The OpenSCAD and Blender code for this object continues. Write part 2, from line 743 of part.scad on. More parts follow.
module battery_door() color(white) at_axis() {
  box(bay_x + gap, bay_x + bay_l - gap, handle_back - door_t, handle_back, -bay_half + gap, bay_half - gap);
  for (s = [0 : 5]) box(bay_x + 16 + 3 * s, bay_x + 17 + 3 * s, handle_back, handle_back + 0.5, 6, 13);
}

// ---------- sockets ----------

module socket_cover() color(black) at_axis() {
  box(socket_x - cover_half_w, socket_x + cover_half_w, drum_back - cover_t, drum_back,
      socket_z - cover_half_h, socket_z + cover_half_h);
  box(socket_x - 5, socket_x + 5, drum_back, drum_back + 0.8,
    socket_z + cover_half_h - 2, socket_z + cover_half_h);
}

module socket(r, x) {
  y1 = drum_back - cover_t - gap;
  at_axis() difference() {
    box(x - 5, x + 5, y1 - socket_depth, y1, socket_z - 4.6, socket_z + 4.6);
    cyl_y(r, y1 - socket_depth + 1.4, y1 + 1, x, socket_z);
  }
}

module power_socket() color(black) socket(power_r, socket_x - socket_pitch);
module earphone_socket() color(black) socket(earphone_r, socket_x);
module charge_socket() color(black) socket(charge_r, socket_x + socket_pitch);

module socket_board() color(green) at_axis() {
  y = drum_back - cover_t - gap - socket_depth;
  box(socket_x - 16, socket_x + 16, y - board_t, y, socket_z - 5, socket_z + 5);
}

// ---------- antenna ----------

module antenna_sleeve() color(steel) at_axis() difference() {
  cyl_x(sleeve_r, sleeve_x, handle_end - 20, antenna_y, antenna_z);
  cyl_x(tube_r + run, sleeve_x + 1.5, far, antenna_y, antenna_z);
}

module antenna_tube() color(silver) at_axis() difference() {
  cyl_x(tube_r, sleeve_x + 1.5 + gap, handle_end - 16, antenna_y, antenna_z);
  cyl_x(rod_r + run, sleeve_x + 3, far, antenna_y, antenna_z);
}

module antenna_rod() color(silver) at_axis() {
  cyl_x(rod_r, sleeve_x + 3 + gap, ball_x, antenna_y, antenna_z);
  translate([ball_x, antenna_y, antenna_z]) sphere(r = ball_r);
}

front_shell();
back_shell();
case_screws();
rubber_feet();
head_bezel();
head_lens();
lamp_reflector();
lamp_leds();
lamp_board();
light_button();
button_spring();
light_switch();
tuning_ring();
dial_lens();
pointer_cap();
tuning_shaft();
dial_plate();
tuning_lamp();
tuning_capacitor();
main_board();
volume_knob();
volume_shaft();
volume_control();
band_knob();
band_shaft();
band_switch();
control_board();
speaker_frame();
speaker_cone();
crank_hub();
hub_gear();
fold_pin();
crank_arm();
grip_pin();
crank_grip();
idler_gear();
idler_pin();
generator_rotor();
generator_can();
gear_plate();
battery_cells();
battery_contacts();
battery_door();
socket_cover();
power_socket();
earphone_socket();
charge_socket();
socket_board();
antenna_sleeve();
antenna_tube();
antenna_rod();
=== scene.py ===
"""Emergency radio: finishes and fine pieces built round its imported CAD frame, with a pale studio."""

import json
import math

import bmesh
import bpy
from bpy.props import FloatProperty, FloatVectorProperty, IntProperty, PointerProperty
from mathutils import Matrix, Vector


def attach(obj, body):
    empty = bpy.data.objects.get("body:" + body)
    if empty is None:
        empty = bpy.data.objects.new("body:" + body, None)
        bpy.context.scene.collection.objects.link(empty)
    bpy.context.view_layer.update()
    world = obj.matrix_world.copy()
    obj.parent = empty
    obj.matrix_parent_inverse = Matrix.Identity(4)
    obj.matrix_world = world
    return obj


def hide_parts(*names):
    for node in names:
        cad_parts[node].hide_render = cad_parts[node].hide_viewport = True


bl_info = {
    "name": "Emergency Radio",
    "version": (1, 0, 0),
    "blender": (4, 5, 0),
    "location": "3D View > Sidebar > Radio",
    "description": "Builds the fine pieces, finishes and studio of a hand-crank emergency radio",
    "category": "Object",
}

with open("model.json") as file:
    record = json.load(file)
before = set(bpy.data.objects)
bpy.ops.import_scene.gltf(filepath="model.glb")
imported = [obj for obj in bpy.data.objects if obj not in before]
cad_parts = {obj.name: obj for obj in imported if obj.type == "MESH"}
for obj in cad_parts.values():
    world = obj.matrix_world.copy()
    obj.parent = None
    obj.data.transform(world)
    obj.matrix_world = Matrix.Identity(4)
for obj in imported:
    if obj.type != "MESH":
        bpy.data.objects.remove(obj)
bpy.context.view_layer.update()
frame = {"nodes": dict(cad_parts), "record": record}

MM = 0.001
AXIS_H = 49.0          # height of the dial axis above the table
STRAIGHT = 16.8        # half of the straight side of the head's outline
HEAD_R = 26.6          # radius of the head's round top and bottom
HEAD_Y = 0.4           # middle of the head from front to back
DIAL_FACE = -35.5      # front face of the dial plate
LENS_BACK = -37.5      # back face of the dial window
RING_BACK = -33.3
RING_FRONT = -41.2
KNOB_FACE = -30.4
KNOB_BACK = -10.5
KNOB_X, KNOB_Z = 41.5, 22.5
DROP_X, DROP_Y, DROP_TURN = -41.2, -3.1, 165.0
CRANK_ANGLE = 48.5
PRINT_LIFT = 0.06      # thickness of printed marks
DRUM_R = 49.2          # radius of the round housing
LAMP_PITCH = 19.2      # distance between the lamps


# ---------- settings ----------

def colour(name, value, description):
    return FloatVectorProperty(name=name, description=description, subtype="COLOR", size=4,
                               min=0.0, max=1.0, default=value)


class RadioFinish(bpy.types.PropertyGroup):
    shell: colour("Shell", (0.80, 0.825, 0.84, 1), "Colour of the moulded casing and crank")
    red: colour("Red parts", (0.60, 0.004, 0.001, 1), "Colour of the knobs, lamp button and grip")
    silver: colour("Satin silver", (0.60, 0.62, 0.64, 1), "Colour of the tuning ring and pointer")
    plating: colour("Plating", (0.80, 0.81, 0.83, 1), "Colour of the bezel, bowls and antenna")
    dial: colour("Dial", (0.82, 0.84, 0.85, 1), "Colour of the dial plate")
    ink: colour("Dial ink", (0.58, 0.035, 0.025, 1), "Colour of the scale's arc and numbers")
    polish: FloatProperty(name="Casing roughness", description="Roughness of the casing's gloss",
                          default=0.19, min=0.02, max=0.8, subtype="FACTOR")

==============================

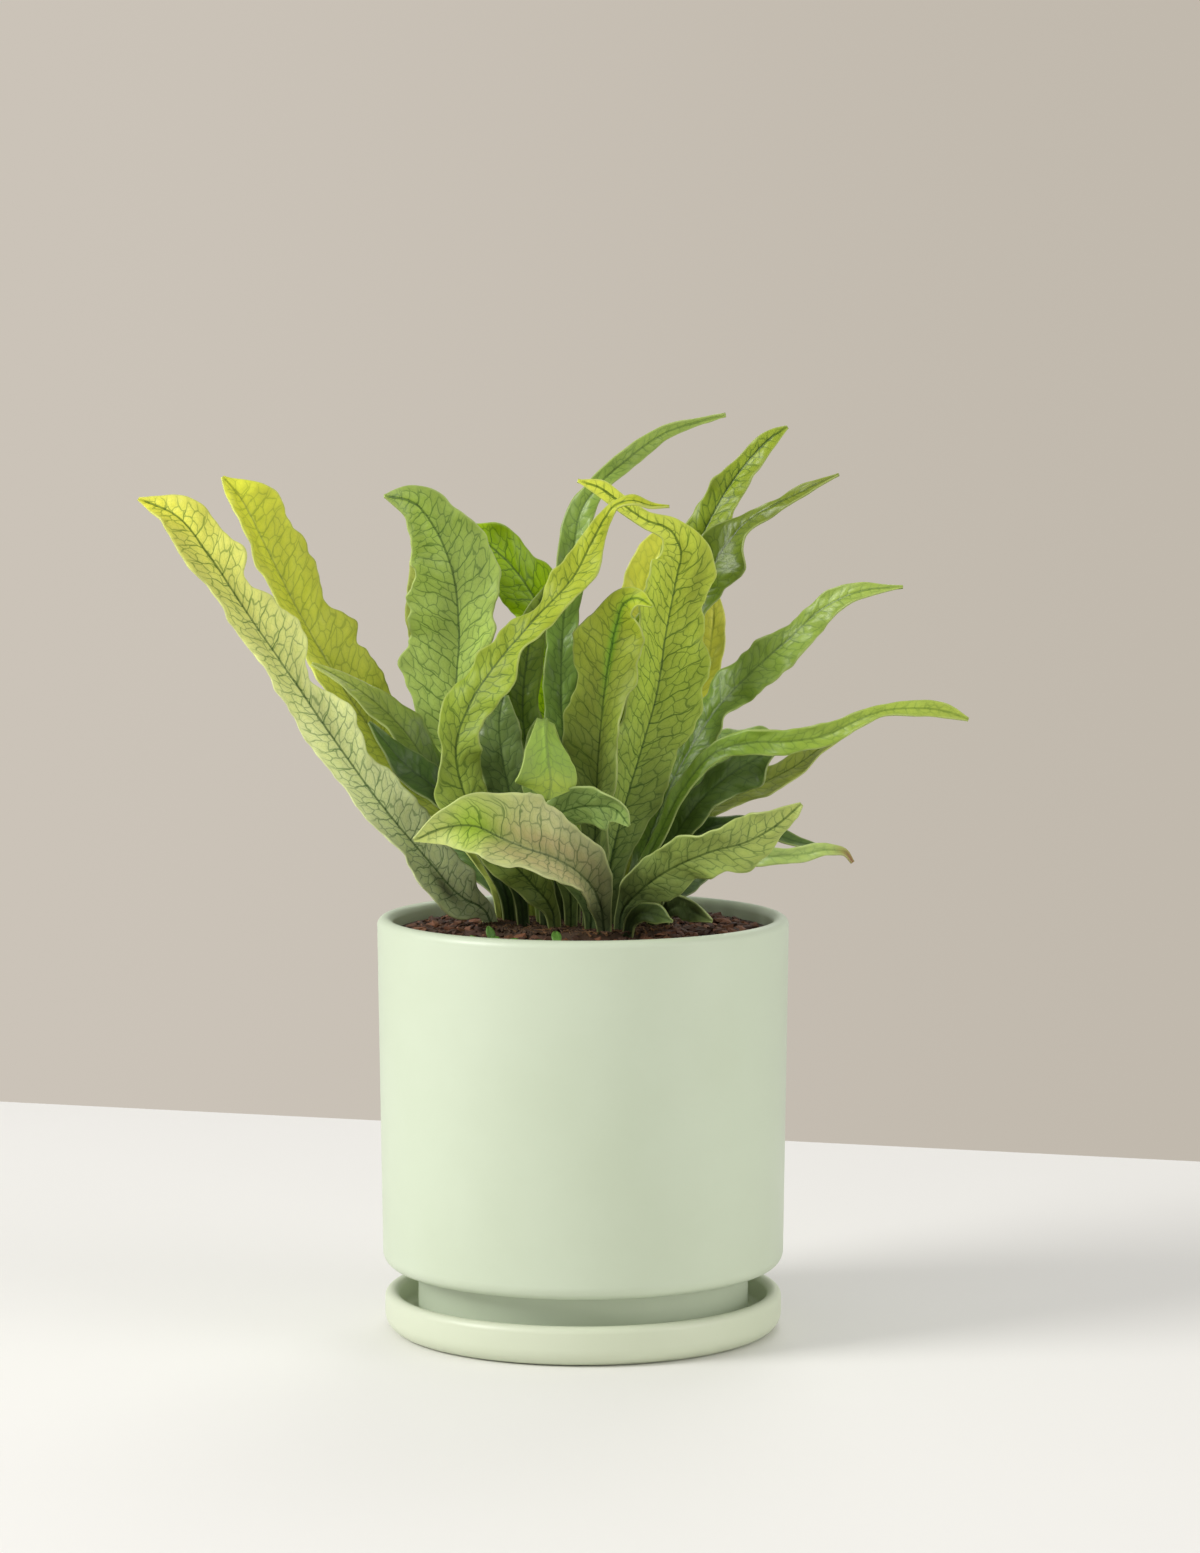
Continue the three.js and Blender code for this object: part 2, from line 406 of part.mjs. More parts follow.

==============================

## Goal
Exactly the lines from the one holding "module antenna_sleeve() color(steel)" through the one holding "cad_parts[node].hide_render = cad_parts[node].hide_viewport" should be printed, ends included.

## Correct response
module antenna_sleeve() color(steel) at_axis() difference() {
  cyl_x(sleeve_r, sleeve_x, handle_end - 20, antenna_y, antenna_z);
  cyl_x(tube_r + run, sleeve_x + 1.5, far, antenna_y, antenna_z);
}

module antenna_tube() color(silver) at_axis() difference() {
  cyl_x(tube_r, sleeve_x + 1.5 + gap, handle_end - 16, antenna_y, antenna_z);
  cyl_x(rod_r + run, sleeve_x + 3, far, antenna_y, antenna_z);
}

module antenna_rod() color(silver) at_axis() {
  cyl_x(rod_r, sleeve_x + 3 + gap, ball_x, antenna_y, antenna_z);
  translate([ball_x, antenna_y, antenna_z]) sphere(r = ball_r);
}

front_shell();
back_shell();
case_screws();
rubber_feet();
head_bezel();
head_lens();
lamp_reflector();
lamp_leds();
lamp_board();
light_button();
button_spring();
light_switch();
tuning_ring();
dial_lens();
pointer_cap();
tuning_shaft();
dial_plate();
tuning_lamp();
tuning_capacitor();
main_board();
volume_knob();
volume_shaft();
volume_control();
band_knob();
band_shaft();
band_switch();
control_board();
speaker_frame();
speaker_cone();
crank_hub();
hub_gear();
fold_pin();
crank_arm();
grip_pin();
crank_grip();
idler_gear();
idler_pin();
generator_rotor();
generator_can();
gear_plate();
battery_cells();
battery_contacts();
battery_door();
socket_cover();
power_socket();
earphone_socket();
charge_socket();
socket_board();
antenna_sleeve();
antenna_tube();
antenna_rod();
=== scene.py ===
"""Emergency radio: finishes and fine pieces built round its imported CAD frame, with a pale studio."""

import json
import math

import bmesh
import bpy
from bpy.props import FloatProperty, FloatVectorProperty, IntProperty, PointerProperty
from mathutils import Matrix, Vector


def attach(obj, body):
    empty = bpy.data.objects.get("body:" + body)
    if empty is None:
        empty = bpy.data.objects.new("body:" + body, None)
        bpy.context.scene.collection.objects.link(empty)
    bpy.context.view_layer.update()
    world = obj.matrix_world.copy()
    obj.parent = empty
    obj.matrix_parent_inverse = Matrix.Identity(4)
    obj.matrix_world = world
    return obj


def hide_parts(*names):
    for node in names:
        cad_parts[node].hide_render = cad_parts[node].hide_viewport = True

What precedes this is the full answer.